Separately, foes of a plan that would require companies to treat stock options as an expense — a move that could sharply cut reported profits at technology companies — vowed to blanket Congress and the SEC early this year to prevent its implementation in June. They will point to letters from 53 senators from both parties to help support their position.

“I am worried about push-back and the search for an opportunity to roll back parts of Sarbanes-Oxley,” SEC Commissioner Roel Campos said. “I think those efforts are misguided.”

Leaders of the push to revisit these issues say some of the measures went too far and have consequences their supporters never anticipated.

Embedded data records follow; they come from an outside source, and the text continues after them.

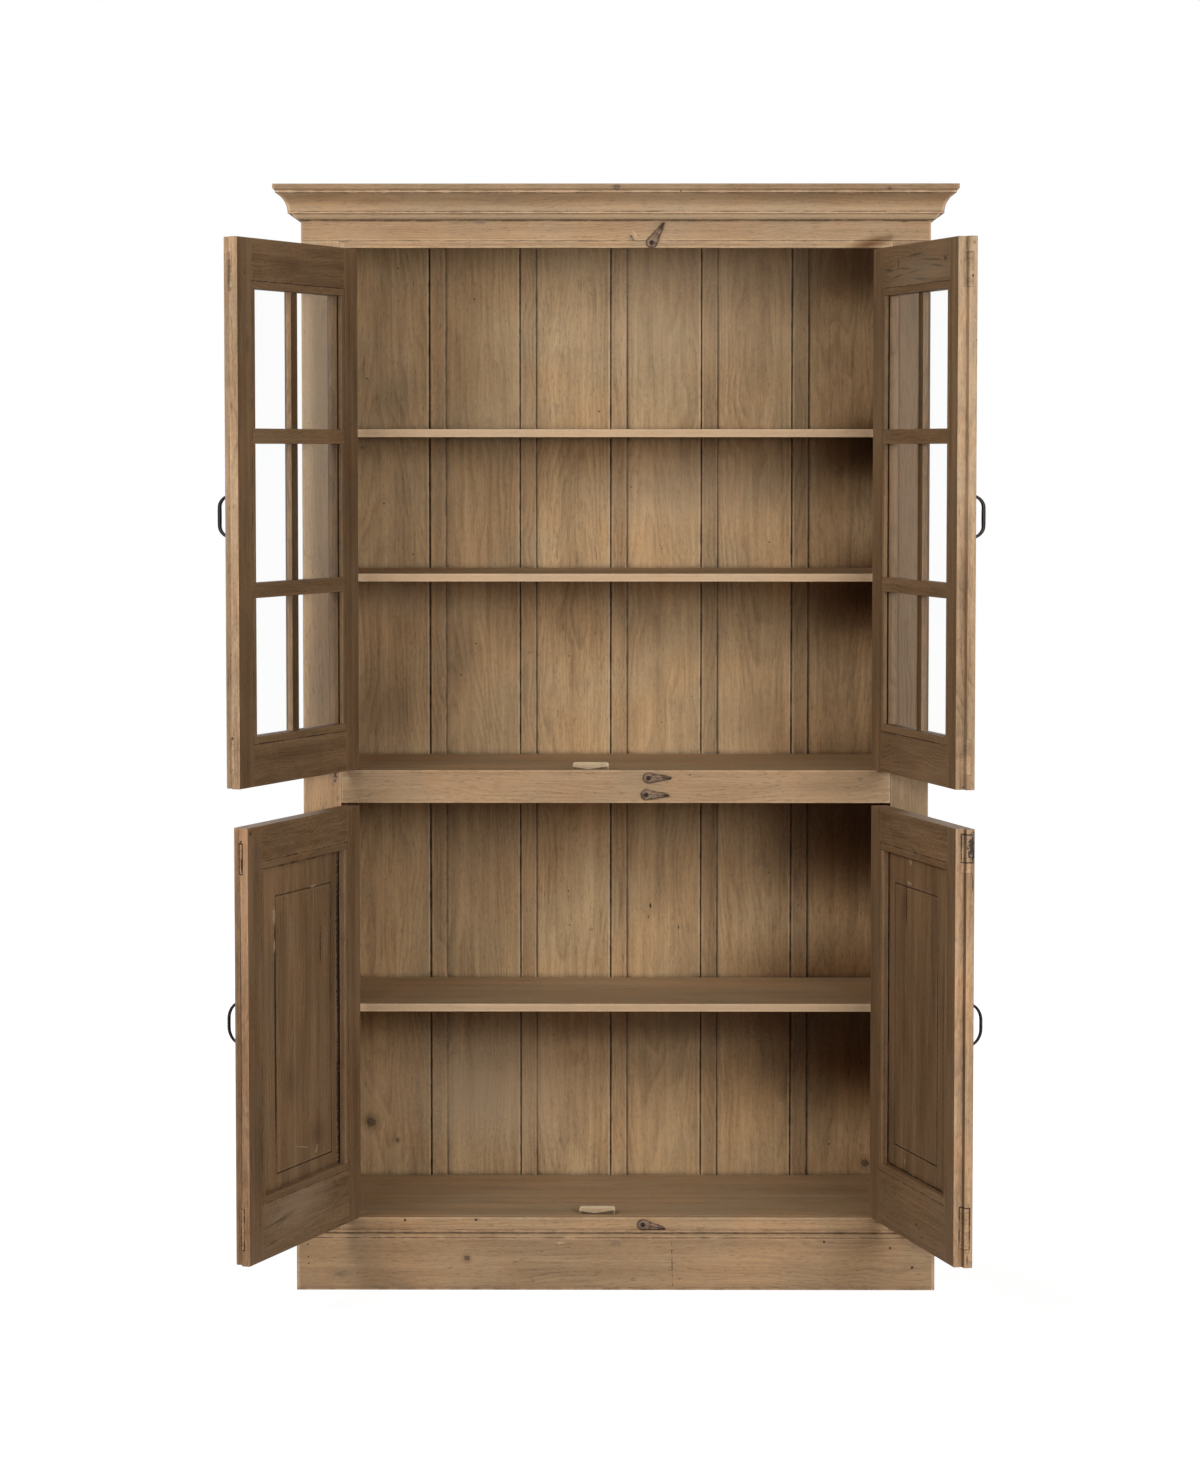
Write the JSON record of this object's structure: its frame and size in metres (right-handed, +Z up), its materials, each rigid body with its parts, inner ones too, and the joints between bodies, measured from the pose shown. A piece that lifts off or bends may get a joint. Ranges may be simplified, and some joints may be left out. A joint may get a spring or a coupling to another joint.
{
  "type": "wooden cabinet",
  "caption": "Tall wooden cabinet with glazed doors over panelled doors, shelves inside, a moulded crown, a plinth and turn buttons.",
  "frame": {"origin": "on the floor, at the centre of the underside of the front plinth board", "axes": "+Z up; the front with the doors faces -Y; +X is to the right seen from the front"},
  "size_m": [1.2993, 0.9655, 1.991],
  "materials": {
    "carcase_wood": "matte waxed pine",
    "back_wood": "matte dark stained boards",
    "shelf_wood": "matte worn pine",
    "moulding_wood": "matte waxed pine",
    "door_wood": "matte waxed pine",
    "panel_wood": "matte waxed pine",
    "bead_wood": "matte waxed pine",
    "glass": "clear old glass",
    "hinge_iron": "dark worn iron",
    "pull_iron": "black waxed iron",
    "button_iron": "aged brown iron",
    "screw_steel": "dull aged steel"
  },
  "bodies": {
    "cabinet": {"left_side": "carcase_wood", "right_side": "carcase_wood", "left_stile": "carcase_wood", "right_stile": "carcase_wood", "frieze_board": "carcase_wood", "top_rail": "carcase_wood", "mid_rail": "carcase_wood", "bottom_rail": "carcase_wood", "crown_moulding": "moulding_wood", "plinth": "moulding_wood", "plinth_cap": "moulding_wood", "top_board": "moulding_wood", "upper_floor": "shelf_wood", "lower_floor": "shelf_wood", "upper_shelves": "shelf_wood", "lower_shelf": "shelf_wood", "shelf_cleats": "shelf_wood", "back_boards": "back_wood", "door_stops": "shelf_wood", "frame_hinge_leaves": "hinge_iron", "hinge_pins": "hinge_iron", "button_screws": "screw_steel"},
    "upper_left_door": {"upper_left_hinge_stile": "door_wood", "upper_left_meeting_stile": "door_wood", "upper_left_top_rail": "door_wood", "upper_left_bottom_rail": "door_wood", "upper_left_glazing_bars": "bead_wood", "upper_left_glazing_beads": "bead_wood", "upper_left_glass_panes": "glass", "upper_left_hinge_leaves": "hinge_iron", "upper_left_pull": "pull_iron"},
    "upper_right_door": {"upper_right_hinge_stile": "door_wood", "upper_right_meeting_stile": "door_wood", "upper_right_top_rail": "door_wood", "upper_right_bottom_rail": "door_wood", "upper_right_glazing_bars": "bead_wood", "upper_right_glazing_beads": "bead_wood", "upper_right_glass_panes": "glass", "upper_right_hinge_leaves": "hinge_iron", "upper_right_pull": "pull_iron"},
    "lower_left_door": {"lower_left_hinge_stile": "door_wood", "lower_left_meeting_stile": "door_wood", "lower_left_top_rail": "door_wood", "lower_left_bottom_rail": "door_wood", "lower_left_panel": "panel_wood", "lower_left_panel_beads": "bead_wood", "lower_left_hinge_leaves": "hinge_iron", "lower_left_pull": "pull_iron"},
    "lower_right_door": {"lower_right_hinge_stile": "door_wood", "lower_right_meeting_stile": "door_wood", "lower_right_top_rail": "door_wood", "lower_right_bottom_rail": "door_wood", "lower_right_panel": "panel_wood", "lower_right_panel_beads": "bead_wood", "lower_right_hinge_leaves": "hinge_iron", "lower_right_pull": "pull_iron"},
    "top_turn_button": {"top_turn_button": "button_iron"},
    "mid_upper_turn_button": {"mid_upper_turn_button": "button_iron"},
    "mid_lower_turn_button": {"mid_lower_turn_button": "button_iron"},
    "bottom_turn_button": {"bottom_turn_button": "button_iron"}
  },
  "joints": [
    {"name": "upper_left_door_hinge", "type": "hinge", "parent": "cabinet", "child": "upper_left_door", "pos_m": [-0.49375, 0.0025, 1.412], "axis": [0, 0, 1], "range_deg": [-64.7, 110.3]},
    {"name": "upper_right_door_hinge", "type": "hinge", "parent": "cabinet", "child": "upper_right_door", "pos_m": [0.49375, 0.0025, 1.412], "axis": [0, 0, 1], "range_deg": [-103.6, 71.4]},
    {"name": "lower_left_door_hinge", "type": "hinge", "parent": "cabinet", "child": "lower_left_door", "pos_m": [-0.49375, 0.0025, 0.5075], "axis": [0, 0, 1], "range_deg": [-66.2, 108.8]},
    {"name": "lower_right_door_hinge", "type": "hinge", "parent": "cabinet", "child": "lower_right_door", "pos_m": [0.49375, 0.0025, 0.5075], "axis": [0, 0, 1], "range_deg": [-103.7, 71.3]},
    {"name": "top_turn_button_pivot", "type": "hinge", "parent": "cabinet", "child": "top_turn_button", "pos_m": [0.064, 0.0052, 1.8888], "axis": [0, -1, 0], "range_deg": [-230, 4]},
    {"name": "mid_upper_turn_button_pivot", "type": "hinge", "parent": "cabinet", "child": "mid_upper_turn_button", "pos_m": [0.059, 0.0052, 0.93], "axis": [0, -1, 0], "range_deg": [-4, 184]},
    {"name": "mid_lower_turn_button_pivot", "type": "hinge", "parent": "cabinet", "child": "mid_lower_turn_button", "pos_m": [0.055, 0.0052, 0.8998], "axis": [0, -1, 0], "range_deg": [-182, 5]},
    {"name": "bottom_turn_button_pivot", "type": "hinge", "parent": "cabinet", "child": "bottom_turn_button", "pos_m": [0.0495, 0.0052, 0.1173], "axis": [0, -1, 0], "range_deg": [0, 202]}
  ]
}
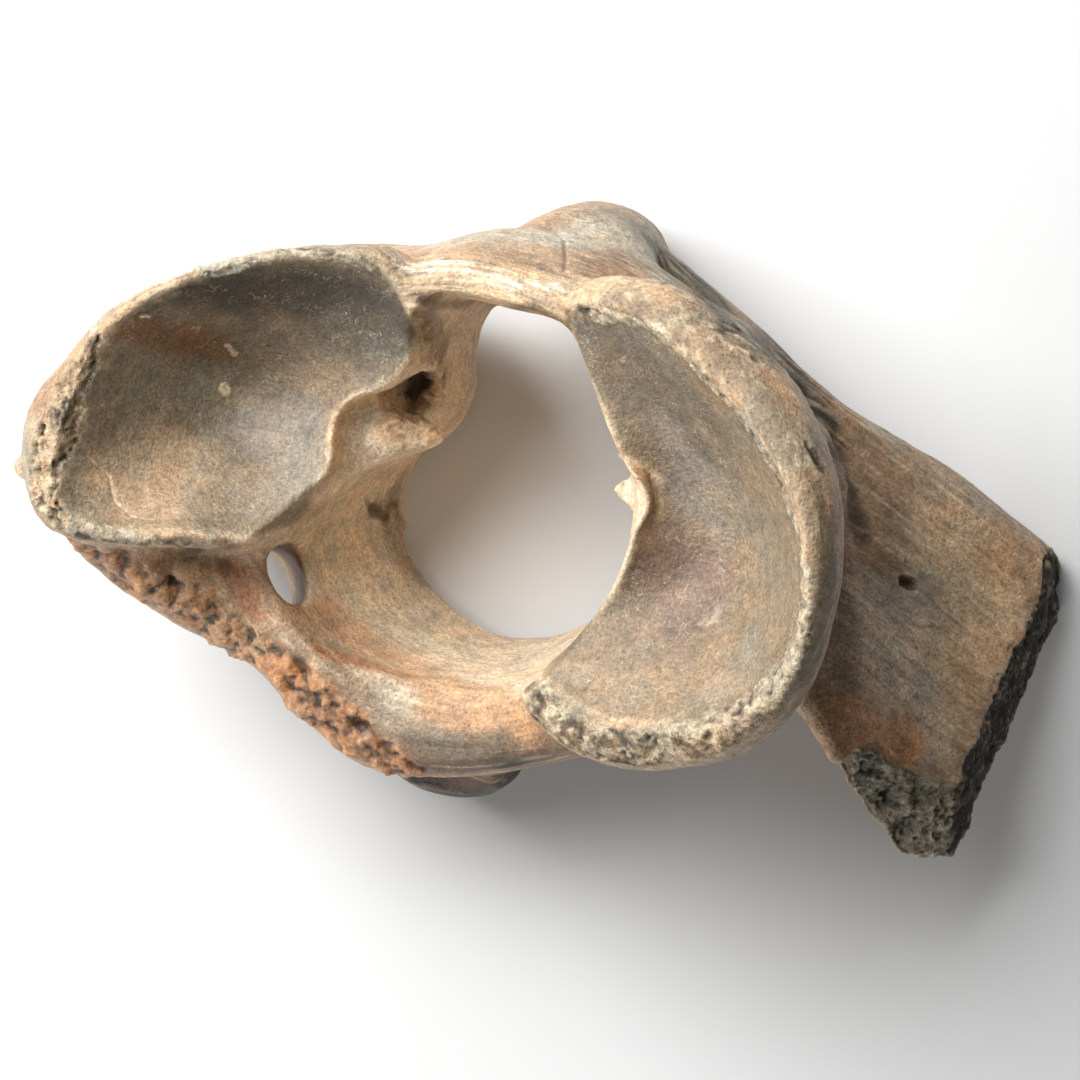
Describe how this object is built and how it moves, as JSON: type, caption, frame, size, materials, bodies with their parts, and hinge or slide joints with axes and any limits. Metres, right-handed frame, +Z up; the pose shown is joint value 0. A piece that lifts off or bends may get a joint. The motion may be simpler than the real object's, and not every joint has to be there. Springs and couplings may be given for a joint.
{
  "type": "fossil woolly rhinoceros atlas vertebra",
  "caption": "Fossil first neck vertebra of a woolly rhinoceros: two deep cups for the skull, wide canal, rough upper arch and one broken wing.",
  "frame": {"origin": "centre of the bone's bounding box, on the floor it rests on", "axes": "+X along the bone's greatest width, towards the broken end of the wing; +Y towards the throat side of the bone; +Z up, towards the skull side"},
  "size_m": [0.2174, 0.1386, 0.1189],
  "materials": {
    "bone": "matte, stained fossil bone"
  },
  "bodies": {
    "root": {"atlas_vertebra": "bone"}
  },
  "joints": []
}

“This is not a corporate-America-pushing-back issue. There are problems here,” said David Hirschmann, a senior vice president at the U.S. Chamber of Commerce.

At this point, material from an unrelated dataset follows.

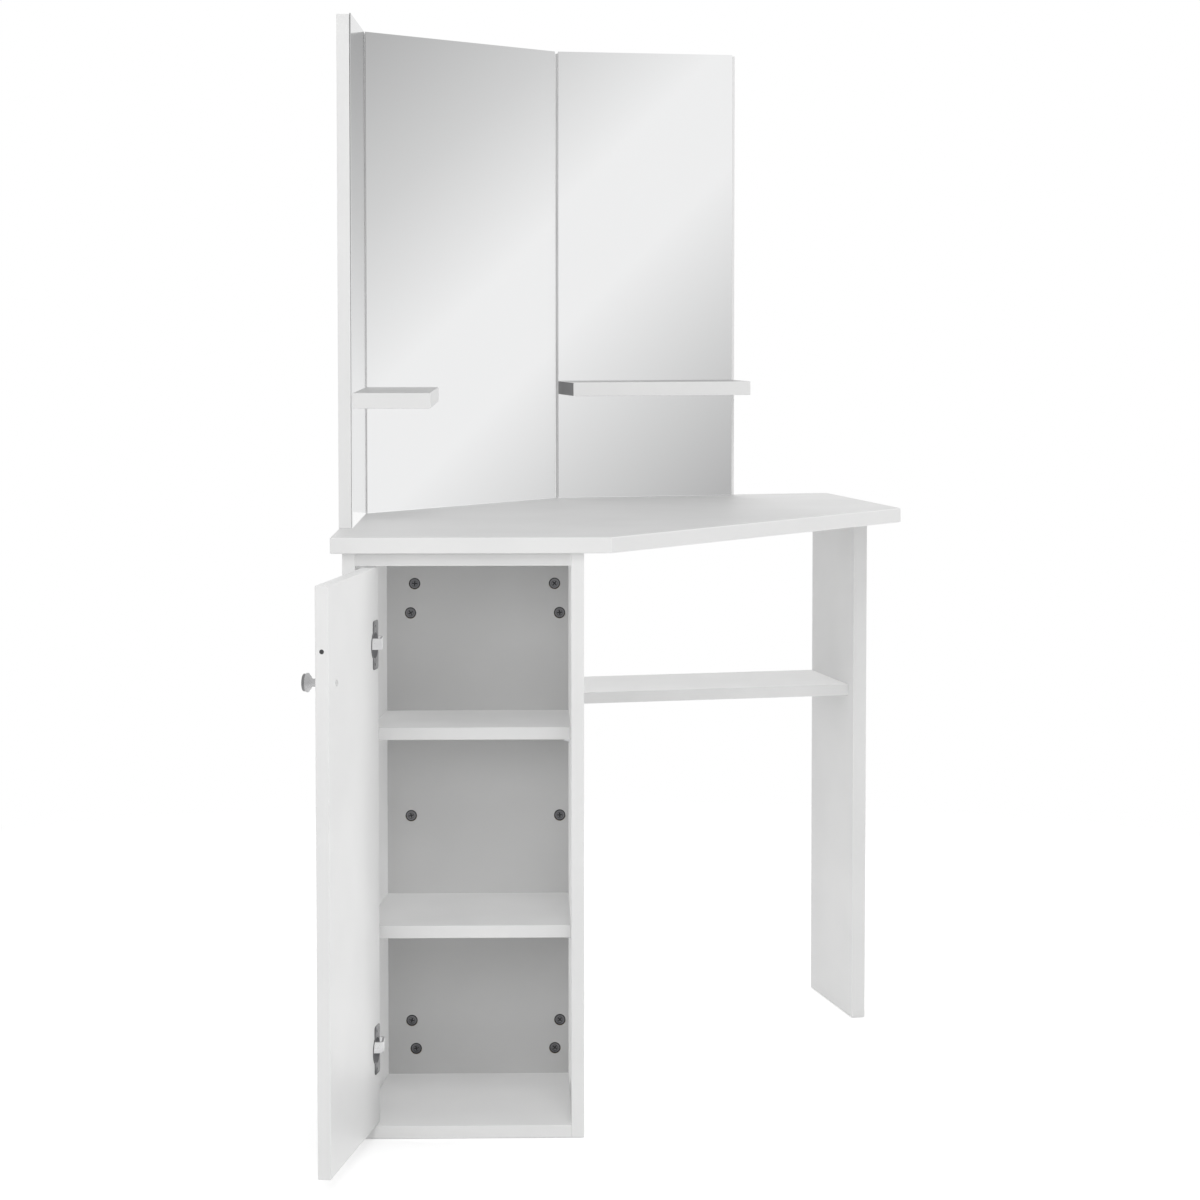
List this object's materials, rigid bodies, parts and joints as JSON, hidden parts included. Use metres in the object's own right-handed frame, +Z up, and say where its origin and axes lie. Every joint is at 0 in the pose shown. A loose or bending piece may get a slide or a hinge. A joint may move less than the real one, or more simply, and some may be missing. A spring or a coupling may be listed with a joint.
{
  "type": "corner dressing table",
  "caption": "White corner dressing table: angular top on a cabinet with an open hinged door and a leg panel, with an angled knee shelf, standing mirror panels and small ledges.",
  "frame": {"origin": "on the floor, under the centre of the outer box with the door open as drawn", "axes": "+X to the right of someone facing the front, +Y from the front edge to the back, +Z up"},
  "size_m": [1.2888, 0.54, 1.415],
  "materials": {
    "white_board": "white melamine-faced board with matching edge band, satin",
    "mirror_glass": "silvered flat glass with cut edges",
    "zinc_steel": "zinc-plated steel",
    "cast_cam": "grey die-cast zinc",
    "satin_knob": "satin nickel-plated metal",
    "beech": "bare fluted beech",
    "dark_catch": "dark moulded plastic"
  },
  "bodies": {
    "carcass": {"tabletop": "white_board", "leg_panel": "white_board", "knee_shelf": "white_board", "cabinet_left_side": "white_board", "cabinet_right_side": "white_board", "cabinet_top_board": "white_board", "cabinet_bottom_board": "white_board", "cabinet_back_panel": "white_board", "lower_shelf": "white_board", "upper_shelf": "white_board", "shelf_pins": "zinc_steel", "left_mirror_board": "white_board", "centre_mirror_board": "white_board", "right_mirror_board": "white_board", "left_mirror_glass": "mirror_glass", "centre_mirror_glass": "mirror_glass", "right_mirror_glass": "mirror_glass", "left_ledge": "white_board", "right_ledge": "white_board", "back_cam_locks": "cast_cam", "board_cam_locks": "cast_cam", "cam_bolts": "zinc_steel", "dowels": "beech", "mirror_screws": "zinc_steel", "ledge_screws": "zinc_steel", "table_screws": "zinc_steel", "hinge_plates": "zinc_steel", "hinge_plate_screws": "zinc_steel", "hinge_arms": "zinc_steel", "hinge_arm_screws": "zinc_steel"},
    "door": {"door_panel": "white_board", "hinge_cups": "zinc_steel", "hinge_pins": "zinc_steel", "hinge_cup_screws": "zinc_steel", "knob": "satin_knob", "knob_screw": "zinc_steel", "door_catch": "dark_catch"}
  },
  "joints": [
    {"name": "door_hinge", "type": "hinge", "parent": "carcass", "child": "door", "pos_m": [-0.42339, -0.02646, 0.366], "axis": [0, 0, 1], "range_deg": [-5, 100]}
  ]
}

Congress passed the law, named after Sen. Paul Sarbanes, D-Md., and Rep. Michael Oxley, R-Ohio, to require CEOs to attest to the accuracy of corporate financial statements and companies to certify that controls were in place to prevent fraud.

Lobbyists and consumer advocates both say that persuading lawmakers to reopen broader debate on the complex legislation will be difficult.

For one thing, fresh disclosures continue to surface about fraudulent practices on Wall Street and in the insurance sector.

As a result, in the words of a technology-industry advocate, business interests are focusing with laser-like intensity on the negative effect the law has had on small businesses, which say they lack resources to pay multimillion-dollar audit fees.

Hirschmann said his group is polling its members and plans to present Congress and the SEC with several “technical corrections” to the law. The corrections would be akin to changes made in complex tax legislation after it is passed, he said.

“Why wouldn’t you doctor something as major as this?” Hirschmann said. “Did regulators really intend for companies to put off buying IT systems? Did they really intend to create an environment in which companies are putting off acquisitions in the fourth quarter?”

Officials at Fidelity, which is fighting the SEC’s mutual-funds chairman rule and a separate proposal to alter the way stock-market trades are conducted, said the regulatory pendulum has swung too far and swept up companies with clean records.

“There’s always been a healthy balance between what the government compels and what the market allows,” Fidelity general counsel Eric Roiter said last year. “We saw that balance was getting off-kilter.”

Representatives at the Consumer Federation of America and the AFL-CIO strongly supported the law and other measures to give shareholders more power or to prevent fraud. They say they are prepared to fight rollbacks.

For now, several key lawmakers, including Oxley, say that the chances of formally revisiting the massive law in its entirety are low.

Jesse Jacobs, a spokesman for Sarbanes, said opponents of other controversial business reforms, including legislation passed after the savings-and-loan crisis, never successfully introduced technical corrections.

“We believe the problem is not with the law,” Jacobs said. “It’s with the implementation. The SEC and the accounting oversight board have been more than willing to sit down and listen to concerns.”

The SEC already has budged, extending deadlines for complying with the new rules on financial safeguards after a torrent of complaints. There could be more concessions to come.

SEC officials announced two weeks ago they had formed an advisory committee to examine how small businesses disproportionately may bear costs of the changes.

The panel will forward its recommendations about rule changes to the agency, and possibly onto Congress, this year.

Consumer advocates say they are particularly concerned about attempts during the summer to thwart a plan to require companies to count stock options as an expense.

Those attempts were made even after Congress affirmed the independence of the Financial Accounting Standards Board, the group that is issuing the standard, in the 2002 law.

An anti-options expensing bill passed the House 312-111 but stalled in the Senate.

Jeff Peck, the lead lobbyist for technology companies that oppose options expensing, said his group will turn up the heat both on Capitol Hill and at the SEC early this year.